After reading Atlas Shrugged in 1974, the author had no desire to read it again. The author noted in the 2000s that some prominent political leaders had been inspired by it, but this did not cause the author to take it up again; and when the Atlas Shrugged movies came out, the author did not bother to watch them.
But during Thanksgiving 2018, 44 years after reading Atlas Shrugged, the author discovered that his video-artist daughter had a copy in her studio, given her by a fellow-artist. The author was struck by the fact that Atlas Shrugged was being read by some of today’s young avant-garde artists. Such interest by the politicians and rich business leaders had not caused the author to return to it; but interest by the creative young in 2018 was a different matter. So the author took up Atlas Shrugged to read it a second time.
This paper is the result.
The invention of new technologies has proven, during the last 100 years, to be most profoundly transformative of the economies of the world. The century 1918-2018 has seen the beginnings of worldwide popular radio make progress through to today’s world-wide instantaneous television and internet; has seen transportation progress from rickety motorcars to interplanetary probes; has seen society-upending protests in several countries (the ongoing “yellow vest” protests in France being an example) sparked by websites such as Facebook.
These massive, Facebook-originated protests invariably are about government economic policies, each policy instituted with the advice of experts trained in economics, that massive numbers of people intensely dislike. The continuing influence of the economics profession itself is threatened if economists continue to lead political leaders into policies that produce such massive and unanticipated opposition. Leaders will shun advisors who repeatedly guide them into such disasters.
A scholarly website such as the Social Science Research Network certainly must be interested in the psychology and motivations of the individuals, the inventor-engineers, who make the things that are so transformative of world economics.
While most economic studies focus on the distribution or re-distribution of such technologies after the inventor-engineers have invented the technologies, few studies focus on why the individuals who make such technologies actually work so hard to make them in the first place.
Every economist who wishes to provide wise counsel on policy must learn to anticipate when policies may deter those who invent the technologies from inventing and sharing those technologies. Atlas Shrugged, however objectionable its philosophies may be, is the best available source for understanding this issue. Atlas Shrugged is, moreover, in a form that communicates effectively not merely to economists, but to the inventor-engineers themselves, and to the wide general public that wants the flow of new technologies to continue.

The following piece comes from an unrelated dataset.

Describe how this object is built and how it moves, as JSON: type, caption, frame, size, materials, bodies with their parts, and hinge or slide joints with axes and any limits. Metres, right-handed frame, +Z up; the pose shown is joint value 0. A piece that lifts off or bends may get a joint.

Atlas Shrugged is the most well-established and well-known means by which the “consumers” come to understand the motivations and desires of the “makers,” and thus, Atlas Shrugged must be as well-known to economists as it is known to the general public of “consumers” and of “makers.”
The most economically transformative event in the history of our times – the collapse of communism – is a direct result of communism’s failure to understand the motivations and psychology of the “makers.” In 1987 the author was behind the Iron Curtain, and in 1989 the author watched (via television) the masses of people in 1989 flood out of the communist world to the West.
This 1989 flood of populations occurred not because the populations read, understood, and chose between arguments and theories, but because the populations saw the differing results that derived from the arguments and theories adopted and applied by the contrasting cultures. The populations saw the much higher Western availability to all people of the products of technological invention that all people want.
This paper thus is submitted to the Social Science Research Network – which is a network founded primarily to serve economists – because everyone working in economics needs to understand this.
The young who are the future inventor-engineers of the world also need to understand this, even more importantly than the economists need to; they need to know, even if the economists refuse to know. The quality of their own lives depends upon it. Thus the paper is written to them, so that they understand how the future which the economists propose may encourage or deter them in their lives, regardless of whether the economics professionals educate themselves in these matters.